Che ci piaccia o no, questo è il punto in cui l’evoluzione ci ha portati, e stiamo vivendo quella stagione in cui insegnanti e formatori di vecchia generazione lavorano con allievi nativi digitali. Con tutte le difficoltà che ne conseguono. Parliamo lingue differenti e le nostre menti hanno necessità e modalità diverse, per questo penso che il mondo della formazione debba porsi domande importanti, come del resto stanno facendo in molti in alcune zone del mondo in cui la formazione scolare, così come l’abbiamo conosciuta finora, è stata messa in discussione, smontata in ogni suo pezzetto, per ripartire da zero su diverse premesse.
Il nocciolo della questione è la qualità dei flussi di attenzione, che nei nativi digitali hanno forme e tempi molto instabili, dal momento che riconoscono solo stimoli intensi e di breve durata che si succedono continuamente. Hanno bisogno di variare spesso oggetto di osservazione, proprio perché questo è il modo in cui sono abituati ad accedere alle informazioni attraverso la rete.

Modificare la didattica non vuol dire ovviamente assecondare o promuovere queste nuove caratteristiche della mente digitale, anzi, sarebbe opportuno proporre attività che tendano a stabilizzarla e rallentarla, come ad esempio lo yoga e la meditazione, la cui introduzione nei programmi scolastici, così come accade in molte strutture anche qui in Italia, sembra aver dato risultati sorprendenti sulla qualità della concentrazione dei ragazzi, sul loro rendimento scolastico, sulla capacità di socializzare e collaborare. Quello che ci serve è trovare nuovi canali d’accesso e modalità che ci permettano di contattare l’attenzione dei giovanissimi, soprattutto in una attività come la danza, attività quasi anacronistica rispetto a tutta questa velocità in cui siamo immersi, dal momento che il suo apprendimento richiede ripetizioni infinite e un tempo metabolico che permetta al corpo di imparare le abilità richieste dalla tecnica e dalla scena.

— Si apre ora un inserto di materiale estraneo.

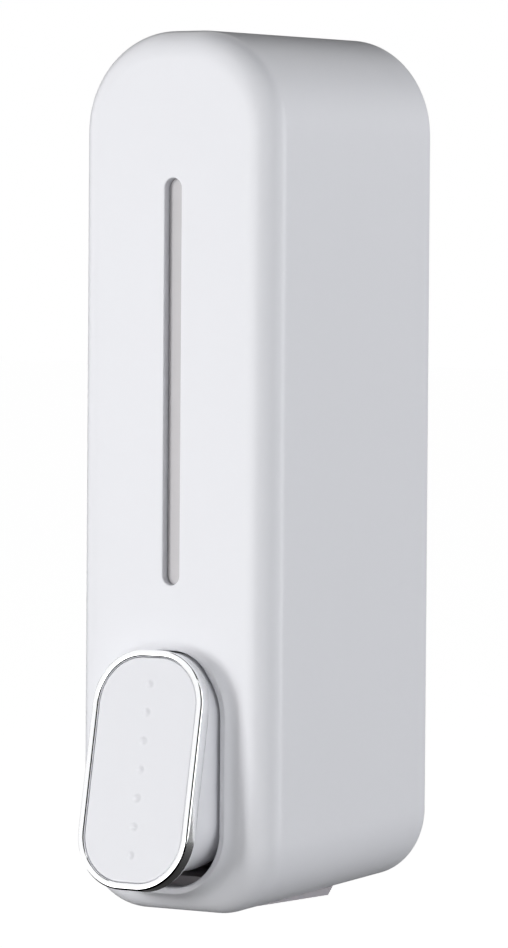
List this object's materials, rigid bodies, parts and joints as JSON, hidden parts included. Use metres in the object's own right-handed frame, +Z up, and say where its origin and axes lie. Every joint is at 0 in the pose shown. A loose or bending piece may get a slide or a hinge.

È ormai sotto agli occhi di tutti come la danza classica sia disertata dalla maggior parte dei giovani. Anche coloro che la praticano da piccoli, al momento dell’ingresso nell’adolescenza preferiscono rivolgersi verso tipologie di danza che non richiedano tanto impegno e tanto tempo prima di poter veder risultati tangibili. Se riavvicinare i giovani allo studio di questa antica arte è tra le nostre intenzioni, forse dovremmo porci di fronte alla possibilità di un cambiamento che tenga conto di questa trasformazione, senza snaturare l’essenza della disciplina, per avvicinarsi alle esigenze di questi nuovi cervelli superveloci che triturano tutto, divorano ogni cosa, spesso senza preoccuparsi troppo di assaporarla. Aiutiamoli a capire come si mangia un buon piatto, masticando lentamente e godendo di ogni boccone. Il mondo continua a cambiare, accelerando progressivamente questo processo. Nessuno sa dove ci porterà tutto questo, ma di sicuro non possiamo pensare che una componente così importante per la società, ossia la formazione, possa restare ferma ad un modello progettato per un mondo che non esiste più.